Task description: Gather the lines below that include the string "objects", copying each in full.

Collected material:
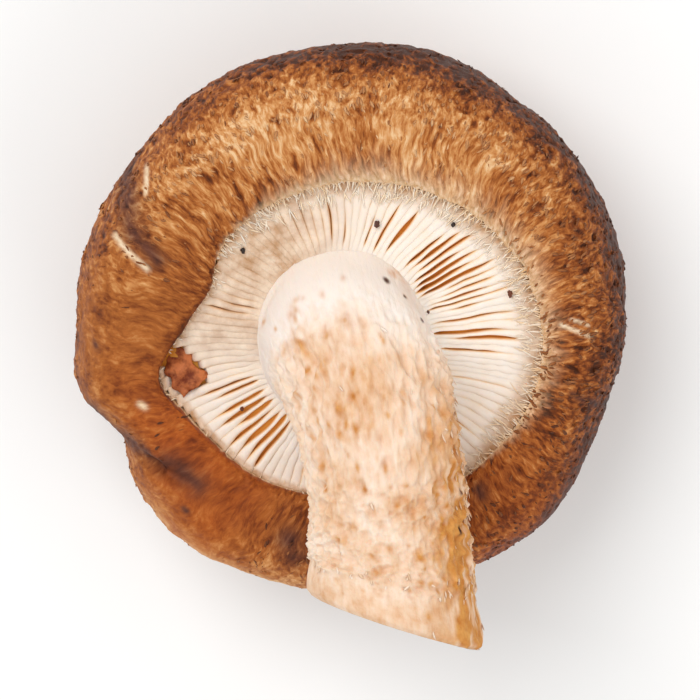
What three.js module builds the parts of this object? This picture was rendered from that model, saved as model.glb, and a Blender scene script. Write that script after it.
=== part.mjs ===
// A fresh shiitake mushroom, picked and trimmed, lying on the dome of its cap with the gills up.
// Units are millimetres and +Z is up. The thick stem bends over towards -Y, across the margin.
//
// Each piece is shaped in the cap's own frame: the cap's axis is Z, z = 0 is the crest of the
// rolled margin, and the dome hangs below it. The whole mushroom is then leaned and lifted to
// lie as it settles by itself, with the middle of its box above the origin.

import * as THREE from 'three';

const DEGREE = Math.PI / 180;
const GAP = 0.3; // between two pieces that meet

// The cap
const CAP_RADIUS = 31.9; // across X
const CAP_STRETCH = 1.02; // the cap is a little longer along Y
const DOME_TOP = -28; // the top of the dome, which is lowest as the mushroom lies
const WIDEST = -9; // height of the widest ring
const DOME_POWER = 1.2; // above 1 the dome is rounder at its top and straighter down its sides
const CREST_RADIUS = 26.4; // where the rolled margin stands highest
const DOME_RINGS = 15;
const ROLL_RINGS = 7;
const LIP_RINGS = 4;
const CAP_SIDES = 72;

// Where the outline leaves its round: [angle, outwards, half width]
const OUTLINE_BUMPS = [
  [206 * DEGREE, -1.7, 7.5 * DEGREE], // a narrow fold in the margin
  [193 * DEGREE, 0.9, 7 * DEGREE],
  [230 * DEGREE, 0.5, 16 * DEGREE],
  [315 * DEGREE, 0.4, 8 * DEGREE],
  [338 * DEGREE, -0.8, 13 * DEGREE],
];

// The oval hollow under the cap, which holds the gills and reaches furthest towards the fold
const HOLLOW_HALF_LENGTH = 20.7; // along X
const HOLLOW_HALF_WIDTH = 19.2; // along Y
const HOLLOW_CENTRE = new THREE.Vector2(1.2, -1);
const HOLLOW_BUMPS = [
  [190 * DEGREE, 3, 11 * DEGREE],
  [207 * DEGREE, 1.1, 14 * DEGREE],
  [232 * DEGREE, 0.6, 14 * DEGREE],
  [158 * DEGREE, -1.6, 12 * DEGREE],
];
const HOLLOW_MOUTH = -2.5;
const HOLLOW_FLOOR = -7;
const GILL_COUNT = 108;
const GILL_EDGE = -2.7; // height of the gills' sharp edges
const GILL_VALLEY = -5.2; // height of the flesh between two gills

// The stem: straight out of the flesh, over a round bend, then straight to the slanted cut
const STEM_ROOT = new THREE.Vector2(-0.4, -1);
const ROOT_RADIUS = 10.7;
const SHAFT_RADIUS = 8.9;
const CUT_RADIUS = 9.6;
const ROOT_RISE = 4;
const BEND_RADIUS = 13.5;
const BEND_ANGLE = 84 * DEGREE;
const SHAFT_LENGTH = 17.5;
const STEM_HEADING = -86 * DEGREE; // the way the bent stem points, seen from above
const SIDE_STEP = 3.8; // the bend also carries the stem this far towards +X
const CUT_SLANT_ACROSS = Math.tan(22 * DEGREE); // the +X side is left longer
const CUT_SLANT_UP = Math.tan(-7 * DEGREE); // and the lower side too
const CUT_REACH = 14; // the slant fades out over this length of the shaft
const STEM_RINGS = 20;
const STEM_SIDES = 36;

// How the mushroom lies: it leans until its weight is above the spot it rests on
const LEAN_TO_STEM = 3.7 * DEGREE; // towards -Y
const LEAN_ASIDE = 1 * DEGREE; // towards +X
const PRESSED_FLAT = 0.25; // its own weight flattens the dome this much

const SKIN_BROWN = 0xa8713f;
const GILL_CREAM = 0xece0cf;
const STEM_CREAM = 0xeedfc8;

const { clamp, lerp, smoothstep } = THREE.MathUtils;

const bell = (angle, middle, halfWidth) => {
  const away = Math.atan2(Math.sin(angle - middle), Math.cos(angle - middle));
  return Math.exp(-((away / halfWidth) ** 2));
};

const bumps = (angle, list) => list.reduce(
  (sum, [middle, outwards, halfWidth]) => sum + outwards * bell(angle, middle, halfWidth), 0);

// A point of the hollow's oval edge, pulled in by inset
function hollowEdge(angle, inset) {
  const bump = bumps(angle, HOLLOW_BUMPS) - inset;
  return [
    HOLLOW_CENTRE.x + (HOLLOW_HALF_LENGTH + bump) * Math.cos(angle),
    HOLLOW_CENTRE.y + (HOLLOW_HALF_WIDTH + bump) * Math.sin(angle),
  ];
}

// A point of the cap's outline, or of a ring inside it with the same shape
function outlinePoint(angle, radius) {
  const share = radius / CAP_RADIUS;
  const reach = CAP_RADIUS + bumps(angle, OUTLINE_BUMPS);
  return [share * reach * Math.cos(angle), share * reach * CAP_STRETCH * Math.sin(angle)];
}

// Turns a profile of [radius, height] points about Z and moves each point by place(point)
function turned(profile, sides, place) {
  const section = profile.map(([radius, height]) => new THREE.Vector2(radius, height));
  const geometry = new THREE.LatheGeometry(section, sides).rotateX(Math.PI / 2);
  const points = geometry.attributes.position;
  const point = new THREE.Vector3();
  for (let i = 0; i < points.count; i++) {
    place(point.fromBufferAttribute(points, i));
    points.setXYZ(i, point.x, point.y, point.z);
  }
  geometry.computeVertexNormals();
  return geometry;
}

// Calls add(share) for each of the equal steps from just after 0 up to 1
function steps(count, add) {
  for (let i = 1; i <= count; i++) add(i / count);
}

function capProfile() {
  const profile = [[0, DOME_TOP]];
  steps(DOME_RINGS, (share) => {
    const turn = share * Math.PI / 2;
    profile.push([CAP_RADIUS * Math.sin(turn), lerp(WIDEST, DOME_TOP, Math.cos(turn) ** DOME_POWER)]);
  });
  steps(ROLL_RINGS, (share) => {
    const turn = share * Math.PI / 2;
    profile.push([lerp(CREST_RADIUS, CAP_RADIUS, Math.cos(turn)), WIDEST * (1 - Math.sin(turn))]);
  });
  steps(LIP_RINGS, (share) => {
    const turn = share * Math.PI / 2;
    const inwards = lerp(CREST_RADIUS, HOLLOW_HALF_LENGTH, Math.sin(turn));
    profile.push([inwards, HOLLOW_MOUTH * (1 - Math.cos(turn))]);
  });
  profile.push([HOLLOW_HALF_LENGTH, HOLLOW_FLOOR]);
  profile.push([HOLLOW_HALF_LENGTH / 2, HOLLOW_FLOOR]);
  profile.push([0, HOLLOW_FLOOR]);
  return profile;
}

// Straight up from the floor, seen in the cap's own frame
const LEAN = new THREE.Euler(LEAN_TO_STEM, LEAN_ASIDE, 0);
const UP = new THREE.Vector3(0, 0, 1)
  .applyQuaternion(new THREE.Quaternion().setFromEuler(LEAN).invert());

function capGeometry() {
  const geometry = turned(capProfile(), CAP_SIDES, (point) => {
    const radius = Math.hypot(point.x, point.y);
    const angle = Math.atan2(point.y, point.x);
    const onMargin = outlinePoint(angle, radius);
    const inHollow = point.z > WIDEST && radius < CREST_RADIUS;
    const outwards = inHollow ? smoothstep(radius, HOLLOW_HALF_LENGTH, CREST_RADIUS) : 1;
    const edge = hollowEdge(angle, 0);
    const inwards = Math.min(radius / HOLLOW_HALF_LENGTH, 1);
    point.x = lerp(lerp(HOLLOW_CENTRE.x, edge[0], inwards), onMargin[0], outwards);
    point.y = lerp(lerp(HOLLOW_CENTRE.y, edge[1], inwards), onMargin[1], outwards);
  });
  pressFlat(geometry);
  return geometry;
}

// Flattens the dome where it lies on the floor
function pressFlat(geometry) {
  const points = geometry.attributes.position;
  const point = new THREE.Vector3();
  const heights = [];
  for (let i = 0; i < points.count; i++) heights.push(point.fromBufferAttribute(points, i).dot(UP));
  const floor = Math.min(...heights) + PRESSED_FLAT;
  heights.forEach((height, i) => {
    if (height >= floor) return;
    point.fromBufferAttribute(points, i).addScaledVector(UP, floor - height);
    points.setXYZ(i, point.x, point.y, point.z);
  });
}

// The gills as one ring: every other side of it is a gill's edge, the next the valley beside it
function gillGeometry() {
  const inner = ROOT_RADIUS + GAP;
  const outer = HOLLOW_HALF_LENGTH - GAP;
  const floor = HOLLOW_FLOOR + GAP;
  const profile = [
    [inner, floor], [outer, floor], [outer, GILL_EDGE - 0.8], [outer - 1.5, GILL_EDGE],
    [inner + 2, GILL_EDGE], [inner, GILL_EDGE - 0.4], [inner, floor],
  ];
  const sideAngle = Math.PI / GILL_COUNT;
  return turned(profile, 2 * GILL_COUNT, (point) => {
    const angle = Math.atan2(point.y, point.x);
    const across = (Math.hypot(point.x, point.y) - inner) / (outer - inner);
    const inValley = Math.round(angle / sideAngle) % 2 !== 0;
    if (inValley && point.z > floor + GAP) point.z = GILL_VALLEY;
    const atStem = [
      STEM_ROOT.x + inner * Math.cos(angle),
      STEM_ROOT.y + inner * Math.sin(angle),
    ];
    const atMargin = hollowEdge(angle, GAP);
    point.x = lerp(atStem[0], atMargin[0], across);
    point.y = lerp(atStem[1], atMargin[1], across);
  });
}

const BEND_END = ROOT_RISE + BEND_RADIUS * BEND_ANGLE;
const STEM_LENGTH = BEND_END + SHAFT_LENGTH;

function stemRadius(along) {
  const shaft = lerp(ROOT_RADIUS, SHAFT_RADIUS, smoothstep(along, 0, BEND_END));
  return lerp(shaft, CUT_RADIUS, smoothstep(along, BEND_END, STEM_LENGTH));
}

// Moves a point of the straight stem, whose axis is Z, on to the bent one
function bendStem(point) {
  const nearCut = smoothstep(point.z, STEM_LENGTH - CUT_REACH, STEM_LENGTH);
  const along = point.z + nearCut * (CUT_SLANT_ACROSS * point.x + CUT_SLANT_UP * point.y);
  const turn = BEND_ANGLE * clamp((along - ROOT_RISE) / (BEND_END - ROOT_RISE), 0, 1);
  const straight = Math.min(along, ROOT_RISE);
  const onShaft = Math.max(along - BEND_END, 0);
  const forward = BEND_RADIUS * (1 - Math.cos(turn)) + onShaft * Math.sin(turn);
  const upward = straight + BEND_RADIUS * Math.sin(turn) + onShaft * Math.cos(turn);
  const ahead = forward - point.y * Math.cos(turn);
  const height = upward + point.y * Math.sin(turn);
  const heading = [Math.cos(STEM_HEADING), Math.sin(STEM_HEADING)];
  const aside = point.x + SIDE_STEP * smoothstep(along, ROOT_RISE, BEND_END);
  point.x = STEM_ROOT.x + ahead * heading[0] - aside * heading[1];
  point.y = STEM_ROOT.y + ahead * heading[1] + aside * heading[0];
  point.z = HOLLOW_FLOOR + GAP + height;
}

function stemGeometry() {
  const profile = [[0, 0], [ROOT_RADIUS, 0]];
  steps(STEM_RINGS, (share) => {
    profile.push([stemRadius(share * STEM_LENGTH), share * STEM_LENGTH]);
  });
  profile.push([CUT_RADIUS / 2, STEM_LENGTH]);
  profile.push([0, STEM_LENGTH]);
  return turned(profile, STEM_SIDES, bendStem);
}

function piece(name, geometry, color, roughness) {
  const material = new THREE.MeshStandardMaterial({ color, roughness, metalness: 0 });
  const mesh = new THREE.Mesh(geometry, material);
  mesh.name = name;
  return mesh;
}

const mushroom = new THREE.Group();
mushroom.add(piece('cap', capGeometry(), SKIN_BROWN, 0.6));
mushroom.add(piece('gills', gillGeometry(), GILL_CREAM, 0.75));
mushroom.add(piece('stem', stemGeometry(), STEM_CREAM, 0.8));
mushroom.rotation.copy(LEAN);

// Stands the mushroom on the floor, with the middle of its box above the origin
mushroom.updateMatrixWorld(true);
const box = new THREE.Box3().setFromObject(mushroom, true);
const middle = box.getCenter(new THREE.Vector3());
mushroom.position.set(-middle.x, -middle.y, -box.min.z);

const part = new THREE.Group();
part.add(mushroom);

export default part;
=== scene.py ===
# A fresh shiitake mushroom lying on its cap with the gills up and its thick stem bent over.
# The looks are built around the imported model: cap skin, scales, gills, veil threads and stem.
# Shapes are worked out in millimetres in the cap's own frame (its axis is Z, z = 0 is the crest
# of the rolled margin, the dome hangs below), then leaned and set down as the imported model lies.

import math

import bpy
import numpy as np
from mathutils import Matrix, Vector


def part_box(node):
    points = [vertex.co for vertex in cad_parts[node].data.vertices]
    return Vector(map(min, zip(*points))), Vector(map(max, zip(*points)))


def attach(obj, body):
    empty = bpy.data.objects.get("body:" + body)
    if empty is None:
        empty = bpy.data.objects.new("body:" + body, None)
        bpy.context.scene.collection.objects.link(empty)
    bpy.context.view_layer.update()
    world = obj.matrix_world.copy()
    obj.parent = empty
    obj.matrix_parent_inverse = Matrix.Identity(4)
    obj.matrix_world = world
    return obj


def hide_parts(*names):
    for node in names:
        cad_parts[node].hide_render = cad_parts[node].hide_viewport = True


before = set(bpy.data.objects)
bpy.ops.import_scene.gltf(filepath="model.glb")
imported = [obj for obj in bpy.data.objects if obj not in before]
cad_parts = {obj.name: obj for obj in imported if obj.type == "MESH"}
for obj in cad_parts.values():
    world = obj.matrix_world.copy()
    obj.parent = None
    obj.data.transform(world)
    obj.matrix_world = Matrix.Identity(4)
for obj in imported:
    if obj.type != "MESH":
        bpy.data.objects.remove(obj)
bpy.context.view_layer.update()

MM = 0.001
RANDOM_SEED = 5

# The cap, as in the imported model
CAP_RADIUS = 31.9
CAP_STRETCH = 1.02
DOME_TOP = -28.0
DOME_POWER = 1.2
WIDEST = -9.0
CREST_RADIUS = 26.4
OUTLINE_BUMPS = [(206, -1.7, 7.5), (193, 0.9, 7), (230, 0.5, 16), (315, 0.4, 8), (338, -0.8, 13)]

# The hollow that holds the gills
HOLLOW_LENGTH, HOLLOW_WIDTH = 20.7, 19.2
HOLLOW_CENTRE = (1.2, -1.0)
HOLLOW_BUMPS = [(190, 3, 11), (207, 1.1, 14), (232, 0.6, 14), (158, -1.6, 12)]
HOLLOW_MOUTH = -2.5
HOLLOW_FLOOR = -7.0
GAP = 0.3
GILL_EDGE = -2.7

# The stem
STEM_ROOT = (-0.4, -1.0)
ROOT_RADIUS, SHAFT_RADIUS, CUT_RADIUS = 10.7, 8.9, 9.6
ROOT_RISE = 4.0
BEND_RADIUS = 13.5
BEND_ANGLE = math.radians(84)
SHAFT_LENGTH = 17.5
STEM_HEADING = math.radians(-86)
SIDE_STEP = 3.8
CUT_SLANT_ACROSS = math.tan(math.radians(22))
CUT_SLANT_UP = math.tan(math.radians(-7))
CUT_REACH = 14.0
BEND_END = ROOT_RISE + BEND_RADIUS * BEND_ANGLE
STEM_LENGTH = BEND_END + SHAFT_LENGTH

# How it lies
LEAN = Matrix.Rotation(math.radians(3.7), 3, "X") @ Matrix.Rotation(math.radians(1), 3, "Y")


# ---------------------------------------------------------------- small tools

def lerp(a, b, share):
    return a + (b - a) * share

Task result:
    empty = bpy.data.objects.get("body:" + body)
        empty = bpy.data.objects.new("body:" + body, None)
        bpy.context.scene.collection.objects.link(empty)
before = set(bpy.data.objects)
imported = [obj for obj in bpy.data.objects if obj not in before]
        bpy.data.objects.remove(obj)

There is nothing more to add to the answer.